Once income inequality has become a tool for marketing executives and stock pickers it becomes pretty hard to deny. But we can still argue over what is causing it.
The left likes to blame pro-rich tax policy. And it is certainly true that the gap in the U.S. has widened even as taxes on the rich have decreased. Today’s top tax rate, 35 percent, is half what it was 30 years ago. Capital gains taxes are even less than half of what they were 35 years ago — 15 percent today, compared to 39.9 percent in 1977.
Politics have tilted the playing field in favor of those on top in other ways, too. Unions are less powerful than they were 30 years ago, and an ever bigger gap between executive officers and the average worker has become acceptable to shareholders and boards: in 2010, C.E.O. pay at S&P 500 companies was 343 times the median wage.

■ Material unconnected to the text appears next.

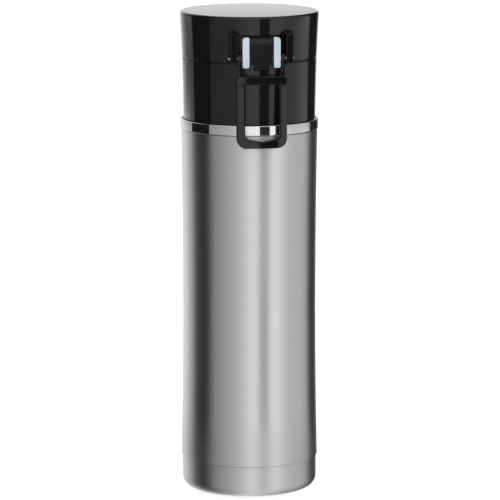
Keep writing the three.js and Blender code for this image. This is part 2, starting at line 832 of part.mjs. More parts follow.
const latch = group(
  piece('latch_lever', latchLever(), satinBlack()),
  piece('latch_accent_left', mirroredX(accentBar()), paleAccent()),
  piece('latch_accent_right', accentBar(), paleAccent()),
);

const loop = group(piece('carry_loop', carryLoop(), glossBlack()));

export default group(vessel, lidBase, cap, latch, loop);
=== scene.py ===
"""Looks of the vacuum flask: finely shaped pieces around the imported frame, materials, studio and camera.

Pieces are made in millimetres in the row frame (+Z up, latch towards -Y) and scaled to metres at the end.
"""

import json
import math

import bmesh
import bpy
import numpy as np
from mathutils import Matrix, Vector


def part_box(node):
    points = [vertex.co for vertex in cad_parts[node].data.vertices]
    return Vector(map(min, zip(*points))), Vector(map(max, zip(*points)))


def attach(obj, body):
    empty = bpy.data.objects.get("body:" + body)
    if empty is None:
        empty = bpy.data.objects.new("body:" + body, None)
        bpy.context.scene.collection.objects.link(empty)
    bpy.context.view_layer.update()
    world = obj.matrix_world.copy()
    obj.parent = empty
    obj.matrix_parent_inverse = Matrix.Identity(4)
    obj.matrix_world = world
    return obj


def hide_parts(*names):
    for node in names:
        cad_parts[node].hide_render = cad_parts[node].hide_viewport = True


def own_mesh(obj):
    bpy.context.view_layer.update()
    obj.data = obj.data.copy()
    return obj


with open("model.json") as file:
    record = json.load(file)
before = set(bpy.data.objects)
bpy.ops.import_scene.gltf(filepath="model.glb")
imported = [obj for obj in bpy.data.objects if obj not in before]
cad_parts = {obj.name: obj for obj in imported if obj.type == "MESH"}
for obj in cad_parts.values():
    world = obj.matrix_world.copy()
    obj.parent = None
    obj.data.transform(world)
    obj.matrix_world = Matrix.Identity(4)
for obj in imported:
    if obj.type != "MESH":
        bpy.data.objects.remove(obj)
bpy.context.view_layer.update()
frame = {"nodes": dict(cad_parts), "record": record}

# ---------------------------------------------------------------- sizes, in millimetres

MM = 0.001
AROUND = 192  # segments round a large body
SHARP_ANGLE = math.radians(32)
SMOOTH = -1  # in an outline: the normal turns smoothly through this corner
ALIGNED = 0.97  # cosine above which a face belongs to a stretch of the outline
FRONT = -45  # in front of every piece, where cuts run out


def span(node):
    """Lowest and highest corner of a CAD node, in millimetres."""
    low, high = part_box(node)
    return low / MM, high / MM


SHELL_LOW, SHELL_HIGH = span("outer_shell")
BASE_LOW, BASE_HIGH = span("base_cup")
_, PAD_HIGH = span("base_pad")
RING_LOW, RING_HIGH = span("neck_trim_ring")
SLEEVE_LOW, SLEEVE_HIGH = span("thread_sleeve")
SPOUT_LOW, SPOUT_HIGH = span("drinking_spout")
_, CAP_HIGH = span("flip_cap")
DISC_LOW, DISC_HIGH = span("cap_liner")
SEAL_LOW, SEAL_HIGH = span("cap_seal")
LEVER_LOW, LEVER_HIGH = span("latch_lever")
BAR_LOW, BAR_HIGH = span("latch_accent_right")
LATCH_PIN_LOW, LATCH_PIN_HIGH = span("latch_pin")
HINGE_PIN_LOW, HINGE_PIN_HIGH = span("hinge_pin")

GAP = 0.3
HEIGHT = CAP_HIGH.z  # at the middle of the domed top
CAP_DOME = 0.4
CAP_EDGE_RADIUS = 1.3
CAP_RADIUS = CAP_HIGH.x
COLLAR_FOOT_RADIUS = 34.25
RING_RADIUS = RING_HIGH.x
SHELL_BOTTOM_RADIUS = SHELL_HIGH.x
SHELL_TOP_RADIUS = 35.3
WAIST_RADIUS = 34.55
WAIST_Z = 103.5
SHELL_WALL = 0.5
SEAM_Z = 226.6
CAP_FOOT_Z = SEAM_Z + GAP / 2 + 0.05

HINGE = Vector((0, (HINGE_PIN_LOW.y + HINGE_PIN_HIGH.y) / 2, (HINGE_PIN_LOW.z + HINGE_PIN_HIGH.z) / 2))
LATCH = Vector((0, (LATCH_PIN_LOW.y + LATCH_PIN_HIGH.y) / 2, (LATCH_PIN_LOW.z + LATCH_PIN_HIGH.z) / 2))
KNUCKLE_RADIUS = 2.6
PIN_BORE = 1.35
LATCH_BORE = 1.2


def lid_radius(z):
    """The lid flares upward from the neck ring to the cap's top edge."""
    rise = (z - RING_HIGH.z) / (HEIGHT - RING_HIGH.z)
    return COLLAR_FOOT_RADIUS + (CAP_RADIUS - COLLAR_FOOT_RADIUS) * (0.45 * rise + 0.55 * abs(rise) ** 2.5)


def body_radius(z):
    """The body narrows to a waist from both ends."""
    end_radius, end_z = (SHELL_TOP_RADIUS, RING_LOW.z) if z > WAIST_Z else (SHELL_BOTTOM_RADIUS, SHELL_LOW.z)
    return WAIST_RADIUS + (end_radius - WAIST_RADIUS) * ((z - WAIST_Z) / (end_z - WAIST_Z)) ** 2


# ---------------------------------------------------------------- outlines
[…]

But taxes, unions and compensation committees tell only part of the story. What’s also happening is an economic revolution — actually, a pair of them — that favors those on top and squeezes those in the middle. The technology revolution and globalization have allowed the very talented, the very lucky and the very brave to build companies and make fortunes nearly overnight. They have also created a highly numerate superclass of workers — technologists, engineers, traders — whose skills are in great international demand and whose salaries have soared accordingly.
Meanwhile, a vast swath of jobs — ranging from manufacturing, to clerical work, and now to routine law and accounting — can be done much more cheaply by machines or by people in lower-income countries, and this is devastating the U.S. middle class, even as those at the top prosper.